Humor Magazine

Every Season is Special; Or, I’m – Sob! – Cold!

By Pearl
I stood at the bus stop this morning, a chill in the air and a suspiciously autumnal look to the sky and thought to myself, ‘Now where’s my mittens?’
Wait. Mittens?
It’s a full 30 degrees colder this morning than it was just two weeks ago.
Oh, September, you sly little thing you.
Ladies and Gentlemen of the jury, I stand before you, a woman covered fore to aft in layers upon layers of thick, weather-defiant clothing. 
In September.
The Farmer’s Almanac, always disturbingly accurate, predicts another dreadful winter, much like last year’s dreadful winter, only with more snow.
I have cousins online comparing SAD light boxes. 

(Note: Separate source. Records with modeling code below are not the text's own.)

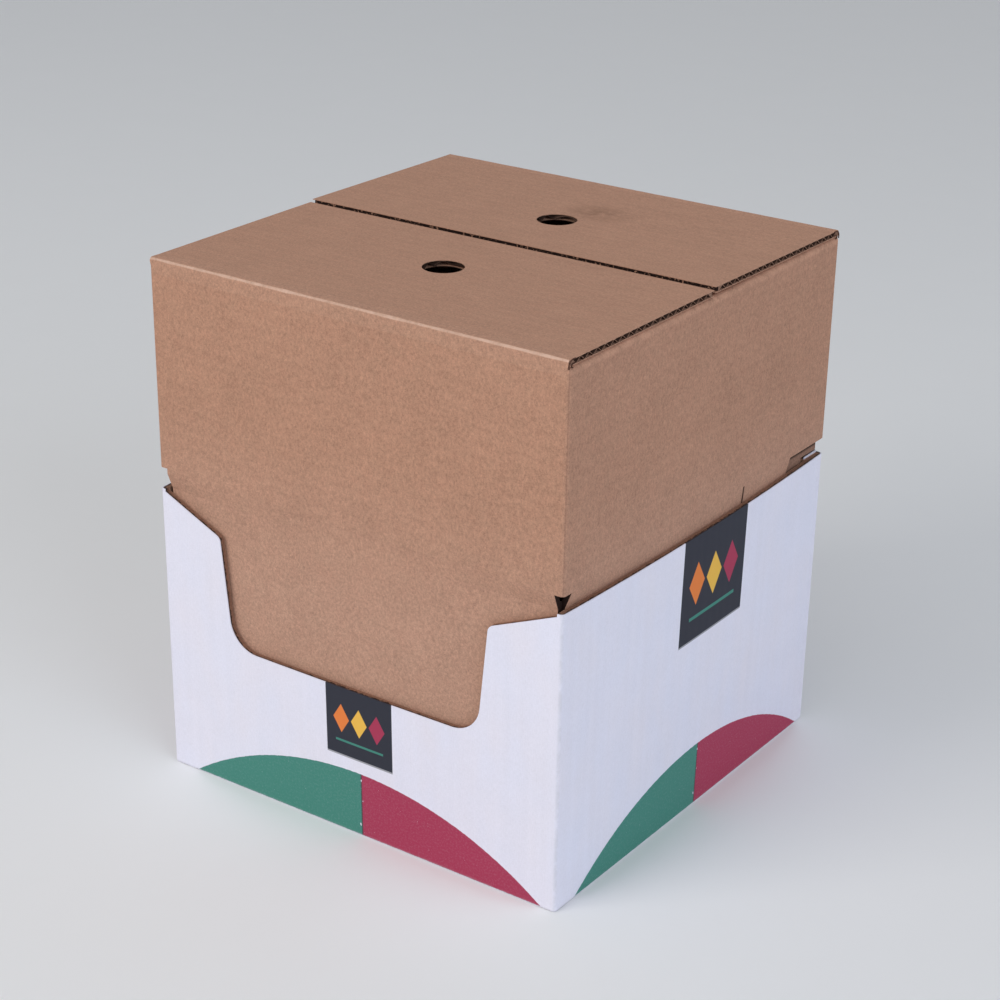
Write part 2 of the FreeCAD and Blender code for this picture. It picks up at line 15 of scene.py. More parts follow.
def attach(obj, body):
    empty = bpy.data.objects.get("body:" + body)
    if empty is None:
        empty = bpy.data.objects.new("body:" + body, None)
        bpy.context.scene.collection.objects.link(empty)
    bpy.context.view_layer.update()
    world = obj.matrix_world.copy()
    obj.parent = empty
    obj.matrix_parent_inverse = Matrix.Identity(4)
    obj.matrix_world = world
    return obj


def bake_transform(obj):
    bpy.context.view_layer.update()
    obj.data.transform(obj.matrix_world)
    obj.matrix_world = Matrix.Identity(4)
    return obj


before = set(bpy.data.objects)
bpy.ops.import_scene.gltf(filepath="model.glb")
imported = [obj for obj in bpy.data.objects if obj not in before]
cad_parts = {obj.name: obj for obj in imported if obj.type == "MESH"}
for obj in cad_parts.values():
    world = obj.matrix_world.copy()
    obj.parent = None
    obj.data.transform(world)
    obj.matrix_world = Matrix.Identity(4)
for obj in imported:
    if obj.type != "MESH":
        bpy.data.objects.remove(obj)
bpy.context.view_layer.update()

bl_info = {
    "name": "Corrugated display pack",
    "version": (1, 0, 0),
    "blender": (4, 5, 0),
    "location": "3D View > Sidebar > Pack",
    "description": "Printed tray, brown hood, their folds and a plain studio",
    "category": "Object",
}

MM = 0.001
REST_PLACE = "rest_place"

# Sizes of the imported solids, in millimetres
HALF_WIDTH = 117.5
PACK_HEIGHT = 268.0
BOARD = 3.0
LINER = 0.3
UPRIGHT_FOLD = 2.2
SIDE_FOLD = 3.2
BASE_FOLD = 1.2
TRAY_HEIGHT = 152.0
TRAY_BOW = 3.0
SKIRT_INSET = 3.4
SLOT_TOP = 160.5
TAB_START = 82.4
INNER_FLAP = 75.0
WALL_TOP = 264.7
HINGE_HEIGHT = 266.5
HINGE_OUT = 116.0
FLUTE_PITCH = 6.5
RISE_SLOPE = 1.2 / 117.5
SLIT_Y = 37.0
SLIT_LENGTH = 45.0
HOLE_Y = 46.5
HOLE_RADIUS = 10.0

# Where the print lies on a wall: left end, right end and lower edge of the dark panels
FRONT_PANEL = (-15.0, 24.5, 41.5)
SIDE_PANEL = (-20.5, 37.5, 96.5)

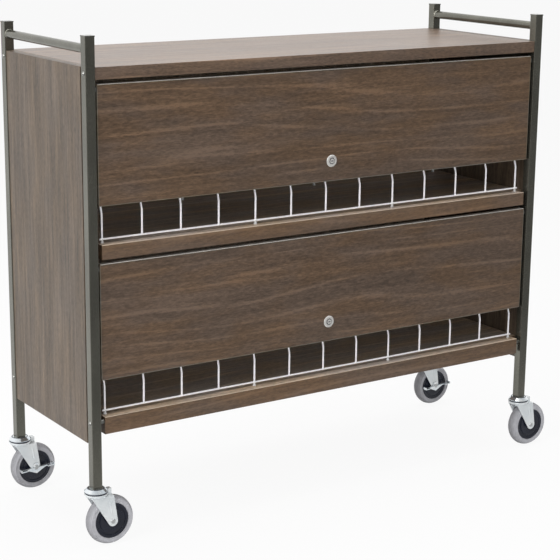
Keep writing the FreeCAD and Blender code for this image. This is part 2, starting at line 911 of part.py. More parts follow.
def make_door(tier):
    """Door board with a lock hole, and a bush for the hinge pin in each end."""
    top = TIERS[tier][0] - s.door_head_gap
    bottom = top - door_height
    face = front + s.door_setback
    z = pivot_height(tier)
    corners = rectangle((inboard(-1, door_inset), inboard(1, door_inset)), (bottom, top))
    hole = (x_middle, bottom + s.lock_height, s.lock_barrel_diameter + 2 * s.bush_gap)
    body = extruded(tier + "_door", "XZ_Plane", -(face + s.door_thickness), s.door_thickness, corners,
                    [hole])
    for side in SIDES.values():
        low, high = span(side, door_inset, door_inset + s.bush_length)
        sketch = new_sketch(body, "YZ_Plane", high)
        draw_circle(sketch, pivot_y, z, s.bush_diameter + 2 * s.bush_gap)
        pocket(body, sketch, high - low)
    round_edges(body, s.edge_round, lambda edge: front_edges(edge, face))
    keep(body, tier + "_door_panel")

    bushes = []
    for side_name, side in SIDES.items():
        low, high = span(side, door_inset, door_inset + s.bush_length)
        sleeve = rod(f"{tier}_{side_name}_sleeve", "x", s.bush_diameter, (low, pivot_y, z), high - low)
        bore = rod(f"{tier}_{side_name}_bore", "x", s.pivot_pin_diameter + 2 * s.running_gap,
                   (low, pivot_y, z), high - low)
        bushes.append(cut(f"{tier}_{side_name}_bush", sleeve, bore))
    keep(group(tier + "_bushes", bushes), tier + "_door_hinges")


def make_lock(tier):
    """Cam lock: flanged body, nut, turning plug with its tail, and the cam on that tail."""
    face = front + s.door_setback
    z = TIERS[tier][0] - s.door_head_gap - door_height + s.lock_height
    plug_radius = s.lock_plug_diameter / 2
    bore = plug_radius + s.running_gap
    flange = s.lock_face_diameter / 2
    barrel = s.lock_barrel_diameter / 2
    barrel_end = s.door_thickness + s.lock_barrel_reach
    dome = s.lock_face_height
    profile = [
        (bore, -dome),
        (flange - dome, -dome),
        (flange, -s.lock_rim_height),
        (flange, 0),
        (barrel, 0),
        (barrel, barrel_end),
        (bore, barrel_end),
    ]
    body = turned(tier + "_lock", profile)
    turn(body, V(1, 0, 0), -90)
    keep(place(body, x_middle, face, z), tier + "_lock_body")

    nut_half = s.lock_nut_side
    corners = []
    for step in range(6):
        turn_angle = math.radians(60 * step)
        corners.append((x_middle + nut_half * math.cos(turn_angle), z + nut_half * math.sin(turn_angle)))
    nut_back = face + s.door_thickness + s.lock_nut_thickness
    nut = extruded(tier + "_nut", "XZ_Plane", -nut_back, s.lock_nut_thickness, corners,
                   [(x_middle, z, s.lock_barrel_diameter + 2 * s.running_gap)])
    keep(nut, tier + "_lock_nut")

    tail_start = barrel_end + s.cam_gap
    tail_end = tail_start + s.cam_thickness
    plug_profile = [(0, -dome), (plug_radius, -dome), (plug_radius, tail_start), (0, tail_start)]
    plug = turned(tier + "_plug", plug_profile)
    keyway = new_sketch(plug, "XY_Plane", s.keyway_depth - dome)
    draw_loop(keyway, rectangle((-s.keyway_length / 2, s.keyway_length / 2),
                                (-s.keyway_width / 2, s.keyway_width / 2)))
    pocket(plug, keyway, s.keyway_depth)
    tail = new_sketch(plug, "XY_Plane", tail_start)
    half = s.lock_tail_side / 2
    draw_loop(tail, rectangle((-half, half), (-half, half)))
    pad(plug, tail, s.cam_thickness)
    head = new_sketch(plug, "XY_Plane", tail_end)
    draw_circle(head, 0, 0, s.lock_head_diameter)
    pad(plug, head, s.lock_head_height)
    turn(plug, V(1, 0, 0), -90)
    keep(place(plug, x_middle, face, z), tier + "_lock_plug")

    cam_front = face + tail_start
    hole_half = half + s.running_gap
    width = s.cam_width / 2
    cam = new_body(tier + "_cam")
    sketch = new_sketch(cam, "XZ_Plane", -(cam_front + s.cam_thickness))
    outline = [
        (x_middle - width, z - width),
        (x_middle + s.cam_length - width, z - width),
        (x_middle + s.cam_length, z),
        (x_middle + s.cam_length - width, z + width),
        (x_middle - width, z + width),
    ]
    draw_loop(sketch, outline)
    draw_loop(sketch, rectangle((x_middle - hole_half, x_middle + hole_half), (z - hole_half, z + hole_half)))
    pad(cam, sketch, s.cam_thickness)
    keep(cam, tier + "_lock_cam")


# ---------------------------------------------------------------- casters
axle_z = s.wheel_diameter / 2
fork_inner = s.boss_width / 2 + s.wheel_side_gap
fork_outer = fork_inner + s.leg_thickness


def make_stem(corner):
    """Upper race with its bevelled collar, the kingpin below and the stem in the post."""
    pin = s.kingpin_diameter / 2
    head = s.kingpin_head_diameter / 2
    race = s.race_diameter / 2
    collar = race - s.race_bevel
    seat = collar - s.race_ring_width
    head_top = crown_bottom - s.kingpin_head_gap
    stem_top = post_bottom + s.stem_length
    profile = [
        (0, head_top - s.kingpin_head_height),
        (head, head_top - s.kingpin_head_height),
        (head, head_top),
        (pin, head_top),
        (pin, upper_race_bottom),
        (race - s.race_seam, upper_race_bottom),
        (race, upper_race_bottom + s.race_seam),
        (race, upper_race_bottom + s.race_lip),
        (collar, post_bottom),
        (seat, post_bottom - s.race_ring_depth),
        (seat, post_bottom),
        (pin, post_bottom),
        (pin, stem_top),
        (0, stem_top),
    ]
    x, y = corner_axis(corner)
    keep(place(turned(corner + "_stem", profile), x, y), corner + "_caster_stem")


def make_fork(corner):
    """Swivelling fork: lower race, crown plate with a stop block, and two tapered legs."""
    bore = s.kingpin_diameter / 2 + s.running_gap
    race = s.race_diameter / 2
    profile = [
        (bore, crown_top),
        (race - s.race_lip, crown_top),
        (race, crown_top + s.race_lip),
        (race, lower_race_top - s.race_seam),
        (race - s.race_seam, lower_race_top),
        (bore, lower_race_top),
    ]
    body = turned(corner + "_fork", profile)
    crown = new_sketch(body, "XY_Plane", crown_bottom)
    draw_loop(crown, rectangle((-s.leg_back, s.leg_front), (-fork_outer, fork_outer)))
    draw_circle(crown, 0, 0, 2 * bore)
    pad(body, crown, s.crown_thickness)
    for outer_y in (fork_outer, -fork_inner):
        leg = new_sketch(body, "XZ_Plane", -outer_y)
        draw_leg(leg)
        pad(body, leg, s.leg_thickness)
    block = new_sketch(body, "XY_Plane", crown_top)
    block_back = race + s.stop_block_gap
    half = s.stop_block_width / 2
    draw_loop(block, rectangle((block_back, block_back + s.stop_block_length), (-half, half)))
    pad(body, block, s.stop_block_height)
    x, y = corner_axis(corner)
    keep(place(body, x, y), corner + "_fork")


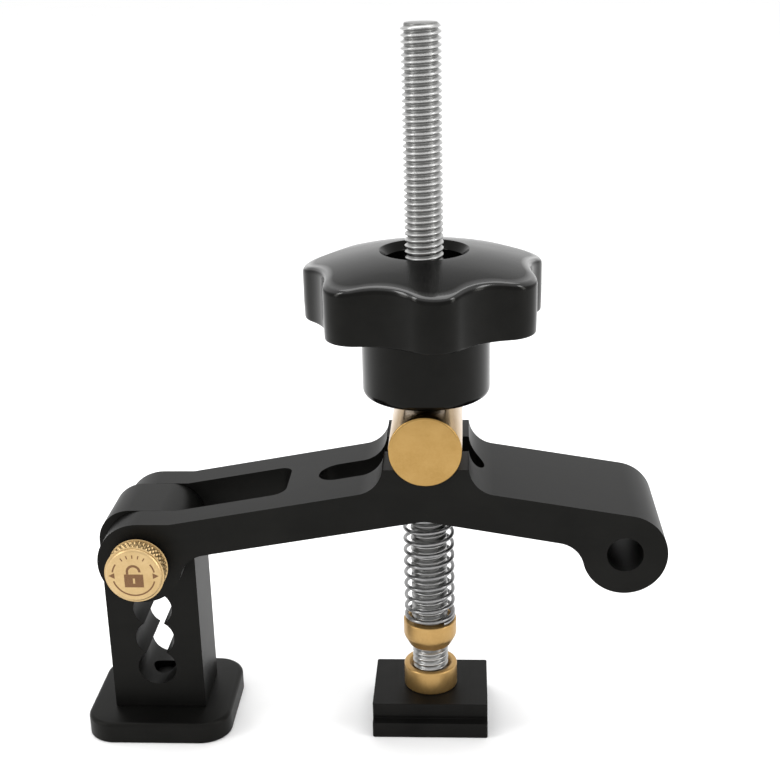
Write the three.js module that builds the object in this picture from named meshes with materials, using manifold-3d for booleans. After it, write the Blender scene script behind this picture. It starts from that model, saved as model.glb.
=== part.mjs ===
import * as THREE from "three";
import { mergeVertices } from "three/addons/utils/BufferGeometryUtils.js";
import Module from "manifold-3d";

// T-track hold-down clamp. Millimetres, +Z up, +X towards the arm's nose,
// -Y towards the lock knob. The origin is the centre of the track nut's
// underside, on the axis of the threaded rod.

const wasm = await Module();
wasm.setup();

// ---------------------------------------------------------------- dimensions

// Track nut, an inverted T in section.
const NUT_LENGTH = 25.3;
const NUT_FLANGE_W = 22.4;
const NUT_FLANGE_H = 4.2;
const NUT_NECK_W = 19.2;
const NUT_H = 7.4;
const NUT_FLOOR = 1.2;

// Threaded rod, M8 x 1.25, modelled at its crest radius.
const ROD_R = 3.95;
const ROD_BOTTOM = 1.5;
const ROD_TOP = 152;
const ROD_CHAMFER = 0.7;
const THREAD_BORE_R = 4.03;
const CLEAR_BORE_R = 4.2;

// Collars on the rod and the spring between seat and arm.
const LOCK_COLLAR_R = 5.9;
const LOCK_COLLAR_Z = [7.7, 12.8];
const SEAT_R = 5.85;
const SEAT_Z = [20.1, 23.9];
const SEAT_CONE_Z = 17.7;
const SEAT_CONE_R = 4.55;
const SPRING_WIRE_R = 0.38;
const SPRING_COIL_R = 5.12;
const SPRING_Z = [24.3, 51.6];
const SPRING_TURNS = 11.4;
const SPRING_CLOSED_TURNS = 1.0;

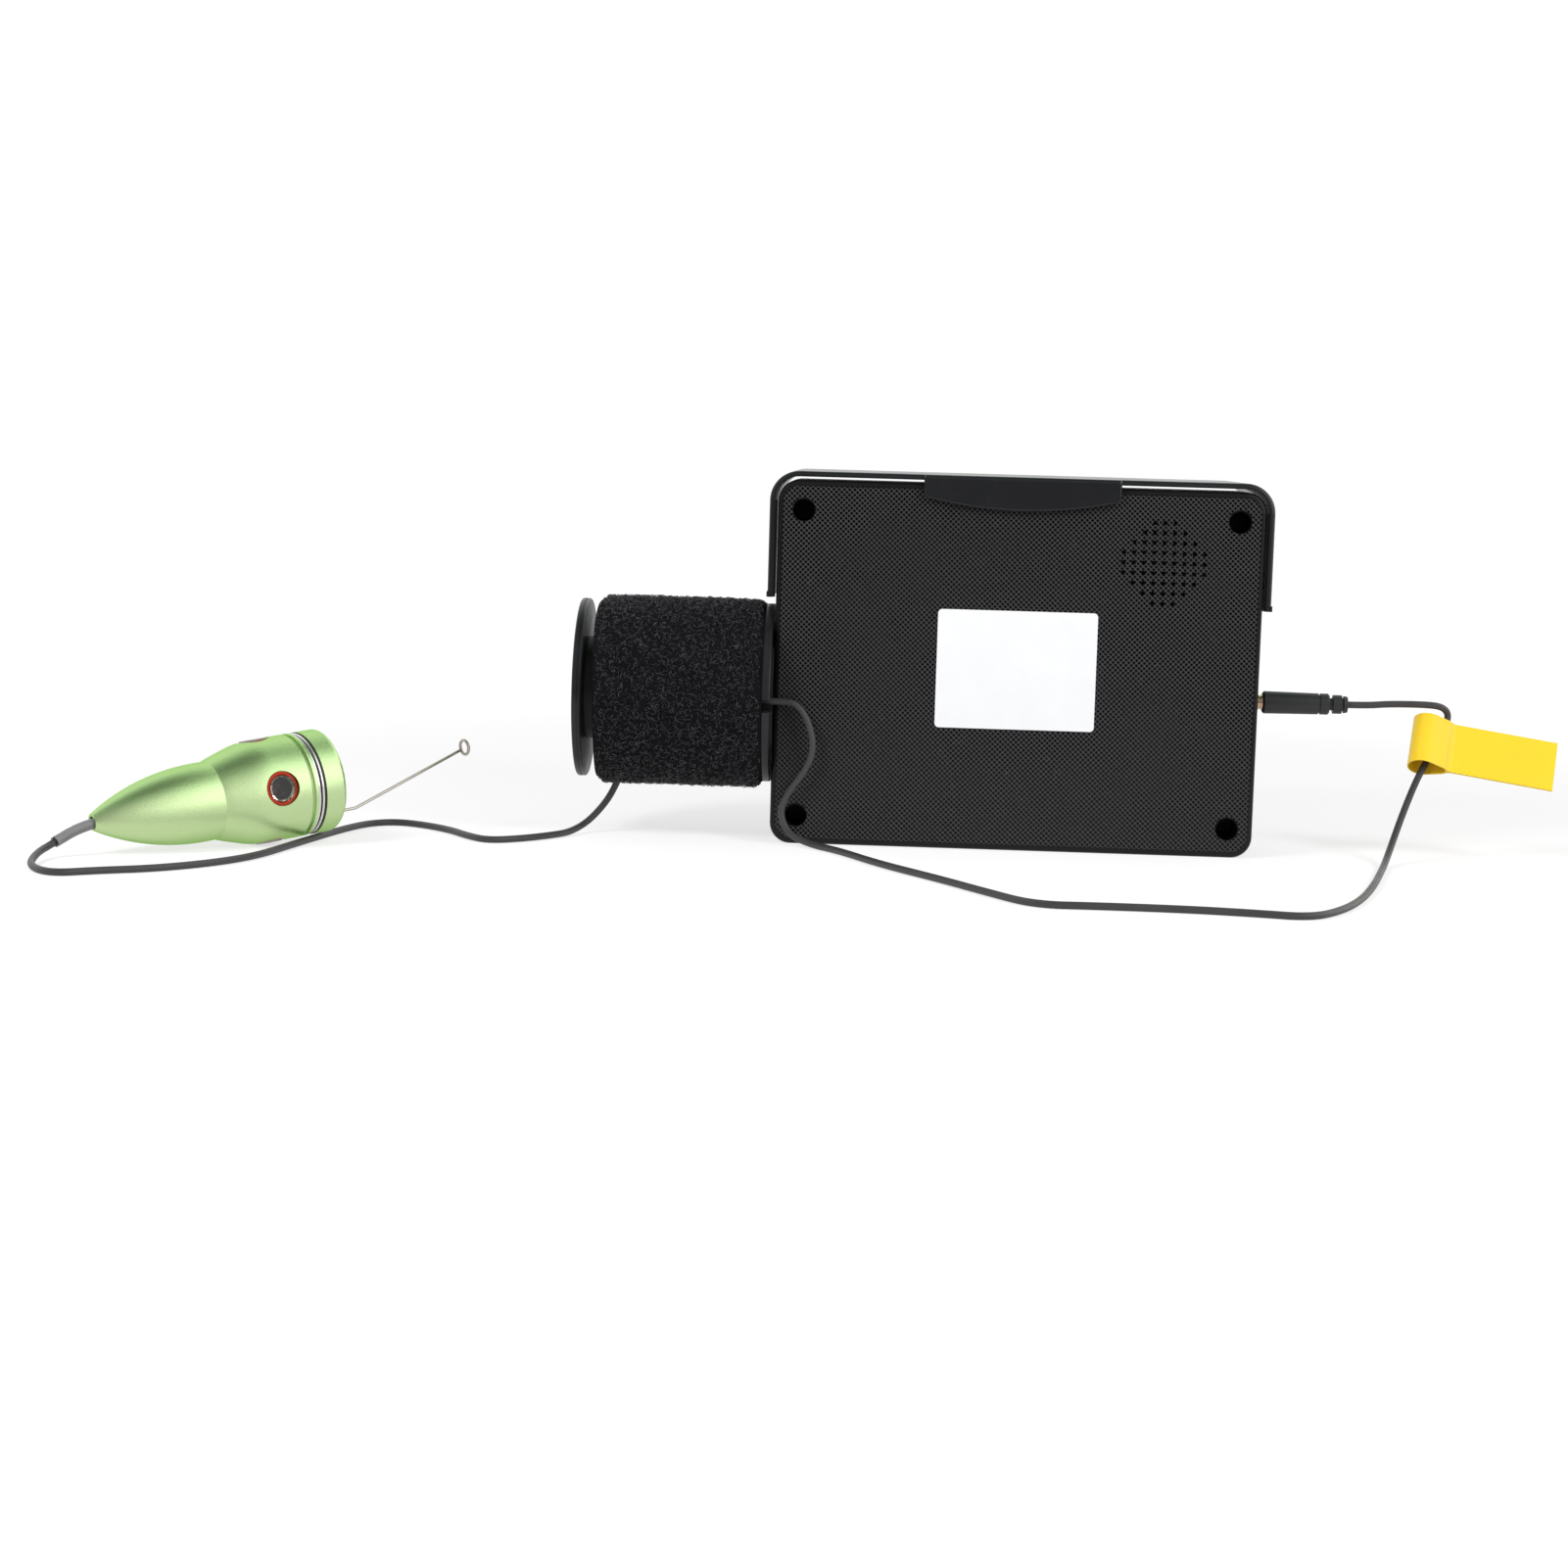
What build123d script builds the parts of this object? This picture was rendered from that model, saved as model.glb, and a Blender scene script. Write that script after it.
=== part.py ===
from build123d import *

import math
import os

# Underwater fishing camera set: a hand-held monitor with a sun hood, a cable spool on its
# left side and a torpedo-shaped camera head on the end of the cable.
# Millimetres, +Z up. The origin is the centre of the monitor's bottom face.
# The screen faces +Y, the monitor's back faces -Y, and the spool is on the -X side.

# ---------------------------------------------------------------- monitor housing
body_width = 139.7
body_height = 105.4
body_depth = 30.0
rear_depth = 23.0            # depth of the rear shell, the rest is the front shell
wall = 2.2
corner_radius = 6.0          # corners seen from the back
edge_round = 1.5             # rounding of the back and front edges
seam_bevel = 0.25            # bevel of both shells where they meet
lip_height = 1.5             # tongue of the front shell inside the rear shell
lip_wall = 1.0
fit = 0.15                   # sliding clearance between fixed pieces
side_gap = 0.3               # clearance beside a piece that moves

# ---------------------------------------------------------------- housing screws
screw_side_gap = 7.45        # from the housing's sides to the screws
screw_low = 8.3              # height of the lower pair above the base
screw_top_gap = 8.7          # from the upper pair to the top
recess_diameter = 6.2
recess_depth = 14.0
boss_diameter = 8.6
screw_head_diameter = 5.5
screw_head_height = 2.2
screw_shank = 2.9
screw_length = 13.0
pilot_clearance = 0.05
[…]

“This is the first year,” my son says, “that I’m not looking forward to winter.”
“Me, too,” I say.
“There just wasn’t enough summer,” he says.  “I’m not sick of it yet.”
And ain’t that the truth.
Of course, it goes against the code, living in Minnesota, to face an upcoming season in this manner.  We’re a hardy people, dammit, and buck up, won’t you?  Why, our great-grandmothers hung wash that froze on the line!  They subsisted on animals they butchered themselves and root vegetables they kept in a root cellar!
They wrested a living out of the land – frozen and unfrozen – with nothing but steely determination; large, well-muscled sons; and the knowledge that there was nothing they could do about it!
It was 42 degrees at the bus stop this morning. 
If you need me, I shall be in a hot bath until spring.